Bioinformatics: Research,
development, or application of computational tools and approaches
for expanding the use of biological, medical, behavioral or health
data, including those to acquire, store, organize, archive,
analyze, or visualize such data.
Computational Biology: The
development and application of data-analytical and theoretical
methods, mathematical modeling and computational simulation
techniques to the study of biological, behavioral, and social
systems.
Translational Medicine
One of the greatest accomplishments of modern sciences and at the
end of the 20th century is the ‘Human Genome Project,’ which has
revolutionized how we can diagnose and treat diseases. The Human
Genome Project has transformed biology, which is now referred to
‘Systems Biology.’ We now have the ability to look for differences
and similarities between all the genes of multiple species. From
these studies (
comparative genomics),
we can draw specific conclusions about genetic susceptibility and
pre-disposition, differences between the species and about the
evolution.
DNA microarrays technologies designed to measure the relative
number of copies of a genetic message (levels of gene expression)

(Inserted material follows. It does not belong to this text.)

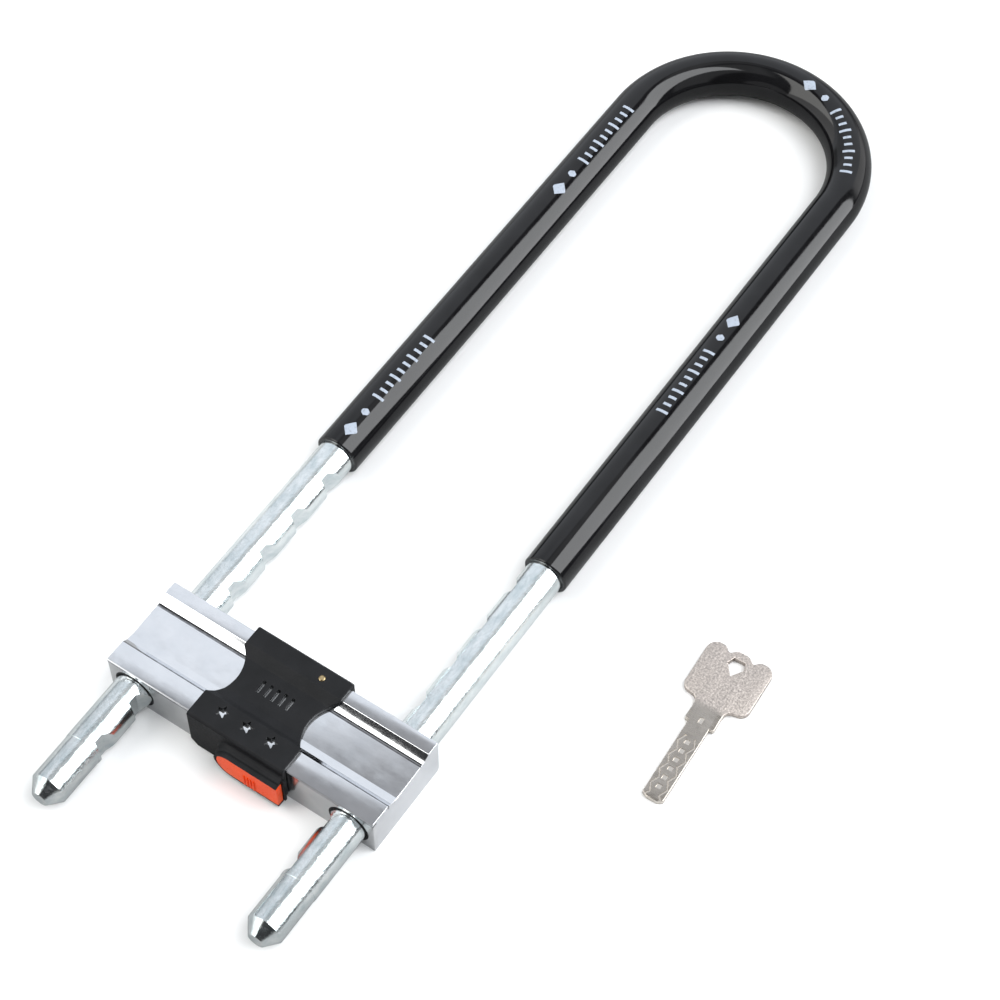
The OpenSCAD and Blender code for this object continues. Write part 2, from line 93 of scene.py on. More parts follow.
class Shader:
    """A node material with a Principled shader and short helpers for building its inputs."""

    def __init__(self, name, **inputs):
        self.mat = bpy.data.materials.new(name)
        self.mat.use_nodes = True
        self.tree = self.mat.node_tree
        self.bsdf = self.tree.nodes["Principled BSDF"]
        for key, value in inputs.items():
            self.bsdf.inputs[key.replace("_", " ")].default_value = value
        self.coords = self.tree.nodes.new("ShaderNodeTexCoord").outputs["Object"]

    def node(self, kind, **values):
        made = self.tree.nodes.new(kind)
        for key, value in values.items():
            setattr(made, key, value)
        return made

    def link(self, out, into):
        self.tree.links.new(out, into)

    def mapped(self, scale=(1, 1, 1), turn=0.0):
        mapping = self.node("ShaderNodeMapping")
        mapping.inputs["Scale"].default_value = scale
        mapping.inputs["Rotation"].default_value = (0, 0, turn)
        self.link(self.coords, mapping.inputs["Vector"])
        return mapping.outputs["Vector"]

    def noise(self, per_metre, detail=3.0, rough=0.5, stretch=(1, 1, 1), turn=0.0):
        made = self.node("ShaderNodeTexNoise")
        made.inputs["Scale"].default_value = per_metre
        made.inputs["Detail"].default_value = detail
        made.inputs["Roughness"].default_value = rough
        self.link(self.mapped(stretch, turn), made.inputs["Vector"])
        return made.outputs["Fac"]

    def remap(self, value, low, high, from_low=0.3, from_high=0.7):
        made = self.node("ShaderNodeMapRange")
        ends = {"From Min": from_low, "From Max": from_high, "To Min": low, "To Max": high}
        for key, number in ends.items():
            made.inputs[key].default_value = number
        self.link(value, made.inputs["Value"])
        return made.outputs["Result"]

    def ramp(self, value, stops):
        made = self.node("ShaderNodeValToRGB")
        elements = made.color_ramp.elements
        elements[0].position, elements[1].position = stops[0][0], stops[-1][0]
        elements[0].color, elements[1].color = (*stops[0][1], 1), (*stops[-1][1], 1)
        for place, colour in stops[1:-1]:
            elements.new(place).color = (*colour, 1)
        self.link(value, made.inputs["Fac"])
        return made.outputs["Color"]

    def tint(self, value, dark, light, low=0.3, high=0.7):
        """A colour that goes from dark to light as value goes from low to high."""
        return self.ramp(value, [(low, dark), (high, light)])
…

at different stages in development or disease or in different
tissues have gained highly significant importance in Translational
Medicine.
Elias A. Zerhouni, M.D., NIH Director, states that we are in a
revolutionary period of medicine that calls for the four Ps:
Predictive, Personalized, Preemptive and
Participatory. He believes that this new concept requires
patient involvement well before disease strikes. In his opinion,
the future is going to be patient-centric and proactive as opposed
to the doctor-centric, curative model of the past. It must be
based on education and communication. This model also applies to
developing countries, including India.
Systems Biology
Systems Biology represents a newly emerging approach, which is
centered on the model that one can study biological systems by
delineating the relationships of all of their component elements
and understand the resulting systems properties. Systems Biology
is: a) providing a road map for integrating various disciplines
such as ‘
Genomics, DNA Microarrays,
Proteomics, Metabolomics, Pharmacogenomics and Drug Discovery;
b) looking at biology of the system as a whole by integrating with
informational science from the various parts of life sciences and
other disciplines such as mathematics, physics, computer science
and engineering, and behavioral science; c) catalyzing the
emergence of biological information (e.g., rapid DNA sequencing or
DNA chips), and bringing in medical informatics. The integration
of science is also occurring very rapidly at the ‘clinical trials’
level potentially leading to new and more effective drugs for
diagnosing and treating various diseases in a more predictive and
personalized manner. This profound conceptual systems biology
framework will provoke changes in medicine—moving us toward a
predictive, preventive, and personalized
medicine in the world.
Activities
The Institute is actively developing relevant activities within
the context of Systems Biology and Translational Medicine. The
Institute has a major interest to develop educational modules that
are based on the Translational Medicine model. In addition, the
Institute is also actively pursuing partnerships and
collaborations with outside organizations. Some of our activities
may include the following:
• Develop disease databases and tools for clinical trials and
clinical data management (CDM) for developing new drugs within the
context of Translational Medicine. The overall framework for
‘Predictive, Personalized, Preemptive and
Participatory medicine’ will dramatically change how we
will diagnose and treat diseases even in developing countries,
including India.
• Improve content and utility of databases.
• Develop better tools for data generation, capture, and
annotation.
• Develop and improve tools and databases for comprehensive
functional studies.
• Develop and improve tools for representing and analyzing
sequence similarity and variation.
• Create mechanisms to support effective approaches for producing
exportable software that can be widely shared.